With this Isis story I wanted to tell a story about how the
goddess was a heroine during this dark period. The obstacles she overcomes
aren’t some villain’s master plan to take over the world, but the perceived
prejudices of Negro people and her own internal struggles with race and
identity.
For too long so-called dark-skinned people have believed the
lie that light-skinned and biracial Black people have some sort of privilege in
American society. Some Negroes even believe that they’re better than other
Black people. When this isn’t the case at all.
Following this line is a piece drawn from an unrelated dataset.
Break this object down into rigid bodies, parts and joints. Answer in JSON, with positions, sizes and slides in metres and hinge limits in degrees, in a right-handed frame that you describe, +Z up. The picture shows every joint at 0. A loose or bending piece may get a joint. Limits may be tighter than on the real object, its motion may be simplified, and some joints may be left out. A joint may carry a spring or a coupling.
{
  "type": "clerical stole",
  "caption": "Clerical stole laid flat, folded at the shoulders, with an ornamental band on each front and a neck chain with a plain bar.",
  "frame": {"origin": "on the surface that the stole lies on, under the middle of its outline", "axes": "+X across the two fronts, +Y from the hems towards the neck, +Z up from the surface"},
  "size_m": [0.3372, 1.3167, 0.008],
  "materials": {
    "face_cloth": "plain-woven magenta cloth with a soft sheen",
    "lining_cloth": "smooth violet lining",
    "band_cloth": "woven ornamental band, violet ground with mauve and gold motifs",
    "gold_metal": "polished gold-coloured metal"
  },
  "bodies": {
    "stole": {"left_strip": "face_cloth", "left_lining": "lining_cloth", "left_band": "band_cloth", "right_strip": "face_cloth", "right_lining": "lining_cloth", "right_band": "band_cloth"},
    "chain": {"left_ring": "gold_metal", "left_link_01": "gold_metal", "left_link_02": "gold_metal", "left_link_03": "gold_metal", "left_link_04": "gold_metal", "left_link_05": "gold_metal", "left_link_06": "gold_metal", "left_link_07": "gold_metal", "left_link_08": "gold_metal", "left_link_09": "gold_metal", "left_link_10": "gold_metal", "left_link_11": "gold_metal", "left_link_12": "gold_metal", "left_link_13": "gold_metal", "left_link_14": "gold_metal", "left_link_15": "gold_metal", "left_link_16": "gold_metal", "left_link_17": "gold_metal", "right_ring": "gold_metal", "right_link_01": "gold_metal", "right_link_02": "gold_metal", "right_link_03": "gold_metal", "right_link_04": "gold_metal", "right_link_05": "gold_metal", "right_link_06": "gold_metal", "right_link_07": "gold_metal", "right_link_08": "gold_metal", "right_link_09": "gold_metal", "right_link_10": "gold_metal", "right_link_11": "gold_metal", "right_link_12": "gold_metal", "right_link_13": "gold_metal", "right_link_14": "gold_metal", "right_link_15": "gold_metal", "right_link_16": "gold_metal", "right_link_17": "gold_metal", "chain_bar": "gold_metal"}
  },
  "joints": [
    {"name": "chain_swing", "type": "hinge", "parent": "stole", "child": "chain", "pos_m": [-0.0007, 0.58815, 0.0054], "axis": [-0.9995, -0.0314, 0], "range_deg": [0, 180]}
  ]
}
Black will always be Black no
matter if your skintone is charcoal or chalk White, and light-skinned and
biracial people experience racism and prejudice just like dark-skinned Black
people do.
Moreover, what defines a person as Black isn’t just skintone.
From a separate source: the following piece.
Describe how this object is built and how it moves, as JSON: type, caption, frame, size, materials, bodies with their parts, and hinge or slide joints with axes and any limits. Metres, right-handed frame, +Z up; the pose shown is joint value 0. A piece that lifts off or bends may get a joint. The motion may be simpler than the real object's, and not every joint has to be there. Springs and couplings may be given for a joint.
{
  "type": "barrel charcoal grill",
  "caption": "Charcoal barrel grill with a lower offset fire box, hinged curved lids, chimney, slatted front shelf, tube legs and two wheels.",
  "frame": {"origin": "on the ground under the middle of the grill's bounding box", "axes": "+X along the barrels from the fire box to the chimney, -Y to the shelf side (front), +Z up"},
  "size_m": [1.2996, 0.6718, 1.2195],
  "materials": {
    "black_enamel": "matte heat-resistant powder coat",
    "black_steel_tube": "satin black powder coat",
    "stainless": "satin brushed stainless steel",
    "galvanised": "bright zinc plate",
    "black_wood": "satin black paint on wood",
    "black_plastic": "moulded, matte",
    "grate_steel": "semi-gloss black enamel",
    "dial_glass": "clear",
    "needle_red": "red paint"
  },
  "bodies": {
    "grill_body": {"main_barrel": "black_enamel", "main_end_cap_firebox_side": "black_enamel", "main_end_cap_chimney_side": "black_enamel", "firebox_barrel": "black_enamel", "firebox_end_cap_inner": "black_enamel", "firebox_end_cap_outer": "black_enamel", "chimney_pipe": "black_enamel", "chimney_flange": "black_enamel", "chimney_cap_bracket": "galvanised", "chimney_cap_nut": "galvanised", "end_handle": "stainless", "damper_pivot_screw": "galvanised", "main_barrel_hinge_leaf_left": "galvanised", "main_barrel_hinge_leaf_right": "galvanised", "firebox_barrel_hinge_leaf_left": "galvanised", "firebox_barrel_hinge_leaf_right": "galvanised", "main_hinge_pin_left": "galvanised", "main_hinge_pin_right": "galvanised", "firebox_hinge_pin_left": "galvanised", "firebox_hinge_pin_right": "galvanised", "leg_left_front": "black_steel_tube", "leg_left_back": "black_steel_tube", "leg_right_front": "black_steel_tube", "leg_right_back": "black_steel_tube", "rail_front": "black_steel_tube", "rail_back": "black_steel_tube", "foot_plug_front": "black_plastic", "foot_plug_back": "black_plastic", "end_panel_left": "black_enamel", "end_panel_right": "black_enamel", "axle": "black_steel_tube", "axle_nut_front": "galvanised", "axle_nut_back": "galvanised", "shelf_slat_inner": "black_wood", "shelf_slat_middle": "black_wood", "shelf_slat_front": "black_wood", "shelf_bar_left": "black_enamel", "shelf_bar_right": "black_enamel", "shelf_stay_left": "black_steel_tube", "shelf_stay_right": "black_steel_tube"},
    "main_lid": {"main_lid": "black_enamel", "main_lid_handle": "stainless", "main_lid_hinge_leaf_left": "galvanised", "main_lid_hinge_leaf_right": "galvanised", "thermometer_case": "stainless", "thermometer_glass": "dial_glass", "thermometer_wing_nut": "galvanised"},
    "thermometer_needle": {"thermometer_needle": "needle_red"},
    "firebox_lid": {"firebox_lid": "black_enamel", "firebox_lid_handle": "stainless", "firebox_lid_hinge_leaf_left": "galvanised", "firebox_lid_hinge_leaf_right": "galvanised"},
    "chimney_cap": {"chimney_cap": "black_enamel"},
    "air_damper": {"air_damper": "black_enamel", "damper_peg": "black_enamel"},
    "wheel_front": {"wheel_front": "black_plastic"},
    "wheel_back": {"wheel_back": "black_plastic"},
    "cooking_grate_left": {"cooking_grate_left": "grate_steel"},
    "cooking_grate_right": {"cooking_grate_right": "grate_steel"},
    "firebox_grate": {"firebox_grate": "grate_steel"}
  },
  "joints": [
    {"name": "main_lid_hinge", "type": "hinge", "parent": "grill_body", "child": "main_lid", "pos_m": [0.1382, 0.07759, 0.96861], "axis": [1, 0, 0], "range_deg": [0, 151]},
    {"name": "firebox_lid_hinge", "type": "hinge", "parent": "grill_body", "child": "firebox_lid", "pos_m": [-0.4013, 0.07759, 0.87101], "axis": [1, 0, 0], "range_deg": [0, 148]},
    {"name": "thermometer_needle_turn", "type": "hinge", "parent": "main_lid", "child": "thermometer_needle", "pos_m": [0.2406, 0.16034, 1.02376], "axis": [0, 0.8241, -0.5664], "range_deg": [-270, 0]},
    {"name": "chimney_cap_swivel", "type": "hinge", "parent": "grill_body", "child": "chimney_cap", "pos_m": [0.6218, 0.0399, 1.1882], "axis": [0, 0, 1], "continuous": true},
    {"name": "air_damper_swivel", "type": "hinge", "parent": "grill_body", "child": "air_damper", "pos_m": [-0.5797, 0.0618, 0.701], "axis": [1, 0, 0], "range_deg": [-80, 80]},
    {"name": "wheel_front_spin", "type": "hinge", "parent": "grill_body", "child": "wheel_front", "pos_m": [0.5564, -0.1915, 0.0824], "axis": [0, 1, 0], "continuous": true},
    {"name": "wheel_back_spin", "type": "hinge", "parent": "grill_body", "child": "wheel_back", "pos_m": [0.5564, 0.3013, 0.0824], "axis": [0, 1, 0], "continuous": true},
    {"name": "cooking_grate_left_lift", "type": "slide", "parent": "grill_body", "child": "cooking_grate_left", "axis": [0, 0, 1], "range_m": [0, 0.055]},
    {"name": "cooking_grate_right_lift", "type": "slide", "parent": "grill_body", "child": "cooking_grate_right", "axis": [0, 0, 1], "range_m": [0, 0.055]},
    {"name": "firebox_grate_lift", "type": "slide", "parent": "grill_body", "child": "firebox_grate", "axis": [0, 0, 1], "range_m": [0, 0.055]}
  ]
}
What defines a person as Black is their actions and their deeds. It is the
content of a person’s character that defines their Blackness, not the color of
their skin. A light-skinned or biracial person who makes efforts to help
advance the race behind the scenes is more a support to Black people than a
dark-skinned Black person who claims Pro-Blackness but still sleeps with a
White woman and panders to White liberals.
I’m really excited for this project because I get to explore
a couple of concepts I really enjoy in a story: Pulp Fiction and Golden Age
superheroes. I’ve been a fan of Vintage Pulps like Doc Savage and underrated Golden
Age heroines like Harvey’s Black Cat and Fox’s Phantom Lady. The chance to tell
a story using those kinds of elements has me eager to put fingers to the
keyboard to tell this story.
I’m also excited to tell a story where I get to present a
different perspective on Black history to readers. Oftentimes when writers tell
stories about the Jim Crow period it’s usually about some racist White
southerners tormenting poor downtrodden Negroes. I wanted to break away from
that usual narrative to detail the intra-racial issues working class Negro men
and women faced and how these perceptions of self are used to divide and
conquer the race. Isis: Imitation of Life is set in a Oneonta County, a
fictional Negro and Iroquois town in Upstate new York with a main street filled
with mostly Black-owned businesses and a working class community of Negro
people. The stories of those middle-class Negro people like Pullman Porters and
Negro professionals are rarely ever told by writers and I thought I’d tackle
them.
I’ve just started writing the first draft of Isis: Imitation
of Life, and I’m waiting for my Imitation of Life DVD to come in the mail. So I
don’t have a release date for it yet. But with it being one of my summer
projects, I’m shooting for a January 2016 release or a June 2016 release. I
might do a Kickstarter to raise money to pay for the cover, but everything is
up in the air until I finish the initial draft.